Well, those are basically free leggings, and well-sewn, free bike shorts exactly when you need them, no trip to the store required, is way better than sweat shop clothes!

Saturday, May 8, 2021

When You Don't Want to Spend Thirty Bucks: How to DIY a Dance Skirt

 This tutorial was originally posted on Crafting a Green World.

My kid's ballet program generally isn't too outrageous when it comes to recital costumes. I know of other programs in our town that require two or more elaborate, brand-new costumes per recital, generally along the lines of rainbow-colored flapper outfits, or leotards with butt ruffles, that you're never going to get your kid to wear again, because no kid *really* wants to be a flapper for Halloween. I will tell you another time about my thoughts on the privilege of wealth that lets someone assume that just because you're sending your kid to dance class, you can blow a bunch of money on an elaborate dance recital costume that your kid will wear once. 

 Anyway, my kid's program usually doesn't pull that kind of crap, but this year they required that for the recital, every child wear a white leotard and white dance skirt. Why the children can't simply wear the uniform leotards and dance skirts that they already own, I don't know, other than the assumption that none of us would mind shelling out another fifty bucks just so we can have an even harder time picking our kid out of the group on stage. 

 A white leotard that meets ballet program specifications is twenty-plus bucks. That's a fair price for the fabric and pattern and technique that goes into sewing such a leotard, especially if you pretend that the person who sewed it was paid a fair price for their work. 

A white dance skirt that meets the ballet program specifications is thirty-plus bucks. That's... ridiculous. The thing is a half-yard of chiffon, a yard of 1/4" bias tape, and a rolled hem.

 Fortunately, something that simple is also simple to make! 

 You will need: 

  half-yard of chiffon. That's enough to make a dance skirt for a long-legged ten-year-old. Size up to get more length. 

  1/4" double-fold bias tape. If you have cotton fabric that matches the color of your chiffon, you can also make your own bias tape to save even more money. 

 1. Make the pattern for your dance skirt. If you already own or can borrow a dance skirt, all you have to do is trace it, adding an extra inch to the bottom and sides for the rolled hem. If you don't have a skirt to copy, though, your job is barely harder--as you can see in the image above, the dance skirt is nothing more than a u-shaped half-circle of fabric, longer in the middle and gradually tapering to a little shorter at both sides, bilaterally symmetrical. The longest part of the skirt should be the length that you want, plus an inch for hemming; the width of the skirt should be 1.5 to 2 times your waist measurement. The bias tape should be long enough to wrap around you and tie comfortably in the back.  

  2. Copy your pattern onto the fabric and cut it out. 

 3. Sew the sides and bottom with a rolled hem. Here's how to sew a rolled hem without a rolled hem foot for your sewing machine.
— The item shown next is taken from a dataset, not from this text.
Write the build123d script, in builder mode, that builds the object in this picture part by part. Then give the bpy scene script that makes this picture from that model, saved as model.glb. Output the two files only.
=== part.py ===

Considering the learning curve that a rolled hem foot requires, it's not any quicker to use one if you don't plan to use it often. 

  4. Center the bias tape with the center of the top raw edge of the skirt; encase the raw edge in bias tape. Here's how to sew double-fold bias tape--it's even easier than sewing the rolled hem! When you're finished, your kid's ballet skirt will look just like all the other kids' ballet skirts-- 

 --so be sure and sit close to the stage, so you can pick her out from all the other kids in white!